Still, we must speak and act in accordance with our conscience. We must push science to advocate for peace. We can learn from Rotblat. He didn’t make the decision to leave the Manhattan Project lightly, not to mention that the United States presented him with a false dossier alleging that he left to leak information to the Soviets. The decisions we make today are not so grand or liable to run us in as much trouble. If we turn down a grant or seek alternative research funding, who will bat an eye?

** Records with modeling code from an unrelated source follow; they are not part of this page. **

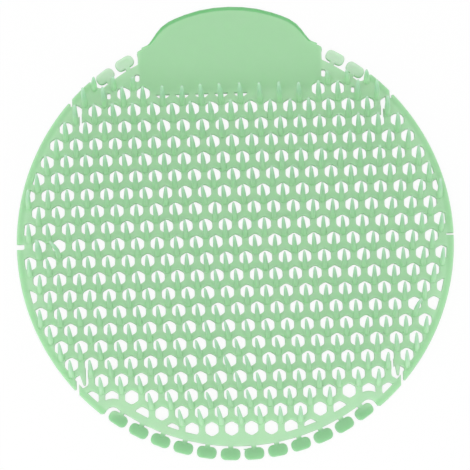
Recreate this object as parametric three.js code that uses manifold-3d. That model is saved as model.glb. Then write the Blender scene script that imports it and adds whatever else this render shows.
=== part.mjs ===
// A urinal deodoriser screen: one moulded mat of soft plastic with a honeycomb of holes,
// a field of leaning pins, a pull tab and rows of trimming lugs on its rim.
// Millimetres. +Z points up from the flat back to the pins, and +Y points to the tab.

import * as THREE from "three";
import { mergeVertices } from "three/addons/utils/BufferGeometryUtils.js";
import Module from "manifold-3d";

const wasm = await Module();
wasm.setup();

// Driving dimensions of the plate and its rim
const DISC_RADIUS = 89.2;
const PLATE_THICKNESS = 2.4;
const RIM_WIDTH = 3.0;
const ARC_STEP = 11.25; // degrees of rim to one straight facet

// Honeycomb
const HOLE_PITCH = 8.0;
const HOLE_FLATS = 5.8; // across the flats
const HOLE_ROOM = 2.6; // from a hole's middle to the rim: with less, the rim closes it

// Pins, one at the foot of each hole
const PIN_HEIGHT = 12.0;
const PIN_LEAN = 23; // degrees towards the tab
const PIN_EDGE = 2.7; // from a pin's foot to the edge of the plate
const PIN_EDGE_AT_LUGS = 4.9; // the same along the bottom lugs
const MISSING_PIN = { column: 10, row: -4 }; // torn off

// Pull tab: a crown, two shoulders and two sides, filling the honeycomb behind it
const TAB_TOP = 98.0; // from the middle of the disc
const TAB_CROWN_RADIUS = 57.0;
const TAB_CROWN_HALF_ANGLE = 27.5; // degrees
const TAB_HALF_WIDTH = 38.0;
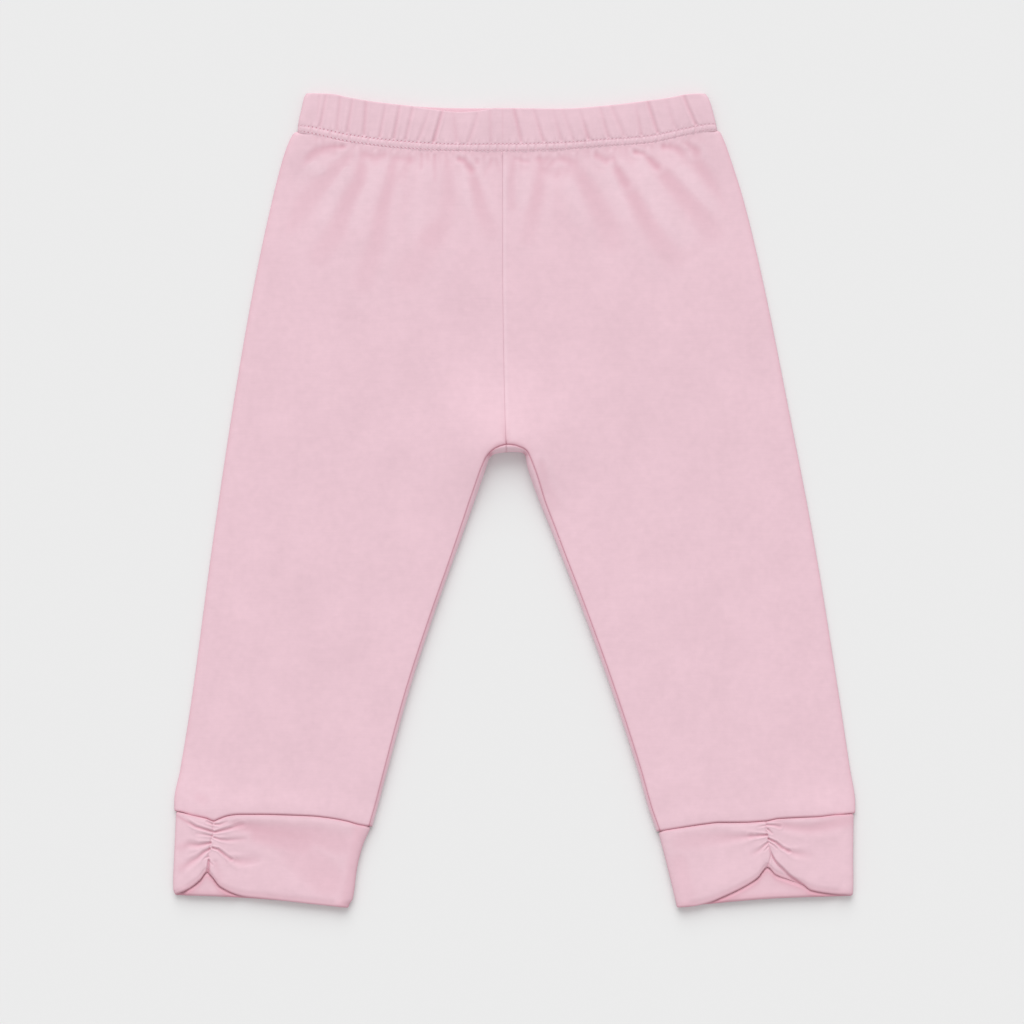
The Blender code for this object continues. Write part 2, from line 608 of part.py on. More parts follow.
def skin_rows(mesh, rows, points_of):
    """Adds the vertices of a skin: one list of (place, vertex) for each (row, depth, places)."""
    skin = []
    for row, depth, places in rows:
        points = points_of(row, places, depth)
        skin.append([(at, mesh.verts.new(point * MM)) for at, point in zip(places, points)])
    return skin


def join_rows(mesh, skin):
    for near, far in zip(skin, skin[1:]):
        zip_rows(mesh, near, far)


def finish(mesh, name, colour):
    """Makes the wall an object with its faces outwards and its own material."""
    bmesh.ops.recalc_face_normals(mesh, faces=mesh.faces)
    data = bpy.data.meshes.new(name)
    mesh.to_mesh(data)
    mesh.free()
    data.shade_smooth()
    material = bpy.data.materials.new(name)
    material.use_nodes = True
    shader = material.node_tree.nodes["Principled BSDF"]
    shader.inputs["Base Color"].default_value = colour
    shader.inputs["Roughness"].default_value = 0.85
    shader.inputs["Metallic"].default_value = 0.0
    data.materials.append(material)
    made = bpy.data.objects.new(name, data)
    bpy.context.scene.collection.objects.link(made)
    return made


def ring(name, colour, points_of, outer_rows, inner_rows, outer_places, inner_places):
    """A flat tube of doubled cloth: an outer and an inner skin joined at both of its ends."""
    mesh = bmesh.new()
    skins = []
    for rows, places in ((outer_rows, outer_places), (inner_rows, inner_places)):
        stations = [outer_places if row == 0.0 else places for row, _ in rows]
        skin = skin_rows(mesh, [(*row, at) for row, at in zip(rows, stations)], points_of)
        for row in skin:
            row.append((4.0, row[0][1]))
        join_rows(mesh, skin)
        skins.append(skin)
    zip_rows(mesh, skins[0][0], skins[1][0])
    zip_rows(mesh, skins[0][-1], skins[1][-1])
    return finish(mesh, name, colour)


def spread(start, end, count):
    """Evenly spaced places from start up to but not including end."""
    return [float(at) for at in np.linspace(start, end, count, endpoint=False)]


# Rows of stations round a leg, in mm down the centre seam and then down the inner fold.
ROWS_BELOW_WAIST = [
    0.0, 0.8, 2.5, 5.0, 8.0, 11.5, 15.5, 20.0, 25.5, 32.0, 40.0, 50.0, 62.0, 78.0, 96.0, 114.0,
    128.0, 137.0, 142.0,
]
ROWS_BELOW_CROTCH = [
    0.0, 2.2, 4.4, 6.0, 7.4, 8.6, 9.8, 11.4, 13.5, 17.0, 23.0, 32.0, 44.0, 60.0, 78.0, 96.0,
    114.0, 132.0, 150.0, 166.0, 180.0, 191.0,
]


def leg(name, colour, shape):
    """A panel of cloth folded round the leg, open along its seams and at both ends."""
    mesh = bmesh.new()
    end = shape.inner_edge.length
    rows = [at / centre_length() for at in ROWS_BELOW_WAIST]
    rows += [1 + at / end for at in ROWS_BELOW_CROTCH if at < end - 3]
    rows += [2 - 2.4 / end, 2 - 0.8 / end, 2.0]
    depth_at_end = {0.0: 0.35, rows[1]: 0.08, rows[-2]: 0.08, 2.0: 0.35}

    def places(row, fine):
        """Stations of a row: close together below the waist and where it is sewn at an end."""
        from_waist = row * centre_length() if row < 1 else end
        at_end = row in (0.0, 2.0)
        across = 34 if from_waist < 36 else 20 if from_waist < 64 else 11
        if at_end:
            across = 46 if row == 0.0 else 56
        fine = fine or at_end
        stations = [0.0, 0.25, 0.6] if fine else [0.0]
        stations += spread(1, 2, across if fine else 5)
        stations += spread(2, 3, 7 if fine else 4)
        stations += spread(3, 4, 20 if at_end else 5 if fine else 3) + [4.0]
        round_inner = [4.17, 4.33, 4.5, 4.67, 4.83, 5.0] if fine else [4.25, 4.5, 4.75, 5.0]
        return stations, [4.0] + round_inner

    def points_of(row, at, depth):
        return leg_points(shape, row, at, depth)

    skins = []
    for fine in (True, False):
        kept = [r for i, r in enumerate(rows) if fine or 0.93 < r < 1.09 or i % 3 == 0 or r == 2.0]
        depths = [depth_at_end.get(r, 0.0) if fine else 1.0 for r in kept]
        sheet = skin_rows(mesh, [(r, d, places(r, fine)[0]) for r, d in zip(kept, depths)], points_of)
        join_rows(mesh, sheet)
        strip = []
        for r, d, main in zip(kept, depths, sheet):
            if r < 1:
                continue
            around = places(r, fine)[1]
            added = skin_rows(mesh, [(r, d, around[1:])], points_of)[0]
            strip.append([main[-1]] + added)
        join_rows(mesh, strip)
        front = [(r, row[0][1]) for r, row in zip(kept, sheet)]
        back = [(r, row[-1][1]) for r, row in zip(kept, sheet) if r <= 1]
        inseam = [(r, row[-1][1]) for r, row in zip([r for r in kept if r >= 1], strip)]
        low = sheet[-1] + strip[-1][1:]
        skins.append((sheet[0], low, front, back, strip[0], inseam))
    for outer, inner in zip(*skins):
        zip_rows(mesh, outer, inner)
    return finish(mesh, name, colour)


for old in list(bpy.data.objects):
    bpy.data.objects.remove(old)

leg("leg_left", PINK, LEFT_LEG)
leg("leg_right", PINK, RIGHT_LEG)

gather_places = [i / (2 * len(GATHERS) + 2) for i in range(2 * len(GATHERS) + 2)]
fold_places = [1.0, 1.17, 1.33, 1.5, 1.67, 1.83]
ring(
    "waistband", PINK, band_points,
    [(0.0, 0.3), (0.03, 0.05), (0.09, 0.0), (0.17, 0.0), (0.3, 0.0), (0.6, 0.0), (0.88, 0.0),
     (0.96, 0.1), (1.0, 0.4)],
    [(0.0, 1.0), (0.5, 1.0), (0.96, 1.0), (1.0, 0.8)],
    gather_places + fold_places + spread(2, 3, 24) + [at + 2 for at in fold_places],
    spread(0, 1, 14) + [1.0, 1.25, 1.5, 1.75] + spread(2, 3, 12) + [3.0, 3.25, 3.5, 3.75],
)

CUFF_ROWS = [(0.0, 0.35), (0.025, 0.1), (0.07, 0.0)]
CUFF_ROWS += [(0.07 + 0.83 * i / 15, 0.0) for i in range(1, 16)]
CUFF_ROWS += [(0.97, 0.1), (1.0, 0.4)]


def cuff_places(low, high):
    """Stations across the front, close together between two places beside the ruche."""
    return spread(0, low, 3) + spread(low, high, 24) + spread(high, 1, 7)


for name, shape, low, high in (
    ("cuff_left", LEFT_CUFF, 0.04, 0.42),
    ("cuff_right", RIGHT_CUFF, 0.18, 0.62),
):
    ring(
        name, PINK_CUFF,
        lambda row, places, depth, shape=shape: cuff_points(shape, row, places, depth),
        CUFF_ROWS,
        [(0.0, 1.0), (0.35, 1.0), (0.7, 1.0), (0.97, 1.0), (1.0, 0.85)],
        cuff_places(low, high) + fold_places + spread(2, 3, 7) + [at + 2 for at in fold_places],
        spread(0, 1, 10) + [1.0, 1.25, 1.5, 1.75] + spread(2, 3, 6) + [3.0, 3.25, 3.5, 3.75],
    )
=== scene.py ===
"""Baby leggings in soft pink jersey, laid flat with the front up and seen from straight above."""

import math
from collections import namedtuple

import bmesh
import bpy
import numpy as np
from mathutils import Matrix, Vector


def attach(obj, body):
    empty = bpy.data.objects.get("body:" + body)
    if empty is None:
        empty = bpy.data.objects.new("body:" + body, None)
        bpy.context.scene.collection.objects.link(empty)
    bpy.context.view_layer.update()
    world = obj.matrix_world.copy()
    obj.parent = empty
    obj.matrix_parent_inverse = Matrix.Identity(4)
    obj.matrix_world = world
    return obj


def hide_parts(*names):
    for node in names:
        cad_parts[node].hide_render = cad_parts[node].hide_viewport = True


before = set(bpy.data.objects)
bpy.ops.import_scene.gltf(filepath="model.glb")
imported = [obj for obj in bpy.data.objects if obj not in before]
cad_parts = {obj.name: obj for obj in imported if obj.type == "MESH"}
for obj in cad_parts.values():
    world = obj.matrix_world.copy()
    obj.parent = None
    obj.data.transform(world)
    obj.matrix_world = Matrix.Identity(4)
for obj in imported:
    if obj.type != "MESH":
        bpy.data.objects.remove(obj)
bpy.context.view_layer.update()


# Leg panels. Each leg is one piece of cotton jersey folded round the outer side, so there is no
# side seam. The panels are sewn to each other at the centre front and back, and each to itself
# down the inside of the leg, where a narrow strip of its back rolls up into view.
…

Collective action has power, but it starts with the individual. Today, we resign ourselves to the state we find the world in. We tell ourselves that we mustwork within a world dominated by the military-industrial complex, rationalizing that this is how it is. What is stopping us from doing what we believe to be right? We can’t rest easy knowing, “This is wrong,” but doing nothing. Thoughts without commensurate action effect no material change. We must have the courage to reimagine history and our place in it. In doing so, we don’t have to feel resigned. We don’t have to see our place in the world as destroyers, but instead, as creators of a better one.